[Begin DATA SECTION]

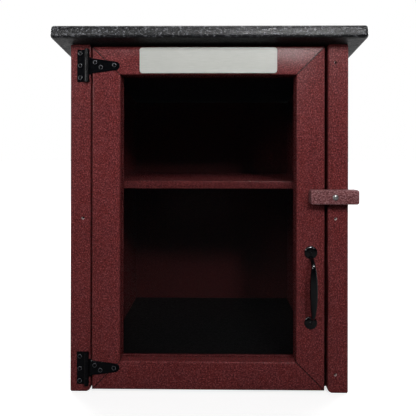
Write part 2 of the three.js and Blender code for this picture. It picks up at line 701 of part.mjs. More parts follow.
const carcass = makeCarcass();
box.updateMatrixWorld(true);
makeDoor(carcass);
screwStrips(carcass);
screwShelf(carcass);
makeRoof(carcass);
makeTurnButton(carcass.sides[1].strip);

export default box;
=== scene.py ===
"""Looks of the street book exchange box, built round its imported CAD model.

Metres, +Z up, front towards -Y.
"""

import json
import math

import bpy
from mathutils import Matrix, Vector

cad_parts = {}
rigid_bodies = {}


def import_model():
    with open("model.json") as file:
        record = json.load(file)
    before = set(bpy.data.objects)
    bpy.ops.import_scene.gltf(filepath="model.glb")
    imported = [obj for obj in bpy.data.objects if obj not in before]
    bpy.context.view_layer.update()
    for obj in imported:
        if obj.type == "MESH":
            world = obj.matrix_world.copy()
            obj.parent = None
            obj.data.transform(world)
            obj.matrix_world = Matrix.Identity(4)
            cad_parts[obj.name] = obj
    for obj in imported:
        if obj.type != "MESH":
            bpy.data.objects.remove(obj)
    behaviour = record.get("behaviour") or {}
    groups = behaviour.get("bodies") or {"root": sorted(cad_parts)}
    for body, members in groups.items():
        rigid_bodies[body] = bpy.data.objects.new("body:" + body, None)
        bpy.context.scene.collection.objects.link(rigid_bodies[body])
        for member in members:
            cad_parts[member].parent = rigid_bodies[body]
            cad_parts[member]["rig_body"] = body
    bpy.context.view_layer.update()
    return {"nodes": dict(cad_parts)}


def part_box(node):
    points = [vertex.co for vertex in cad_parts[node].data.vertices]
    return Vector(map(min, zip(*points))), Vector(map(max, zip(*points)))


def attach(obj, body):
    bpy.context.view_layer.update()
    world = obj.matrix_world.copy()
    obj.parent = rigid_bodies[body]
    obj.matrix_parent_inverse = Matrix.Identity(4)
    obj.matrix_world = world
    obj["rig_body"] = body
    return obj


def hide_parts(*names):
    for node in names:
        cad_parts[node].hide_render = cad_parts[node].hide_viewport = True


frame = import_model()
nodes = frame["nodes"]
scene = bpy.context.scene
MM = 0.001


# Node trees

# Cosines of the lean between a rounded normal and the real one, on an edge and on a flat face
EDGE_LEAN = (0.9, 0.995)
# Along each board, leaning a little so that no face lies square to it
GRAIN = {"x": (1.0, 0.03, 0.02), "z": (0.03, 0.02, 1.0)}
# Granules are a little longer along the board, and streaks fifty times as long as they are wide
STRETCH = {"x": (0.7, 1.0, 1.0), "z": (1.0, 1.0, 0.7)}
STREAK = {"x": (0.02, 1.0, 1.0), "z": (1.0, 1.0, 0.02)}
# A range that ends at 0 instead of 1
FALLING = (1.0, 0.0)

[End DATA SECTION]

SHORT TASK -> Of the lines above, retype only those from the line containing "before = set(bpy.data.objects)" through the line containing "obj.matrix_world = Matrix.Identity(4)", including both, exactly.

EXERCISE RESULT ->
    before = set(bpy.data.objects)
    bpy.ops.import_scene.gltf(filepath="model.glb")
    imported = [obj for obj in bpy.data.objects if obj not in before]
    bpy.context.view_layer.update()
    for obj in imported:
        if obj.type == "MESH":
            world = obj.matrix_world.copy()
            obj.parent = None
            obj.data.transform(world)
            obj.matrix_world = Matrix.Identity(4)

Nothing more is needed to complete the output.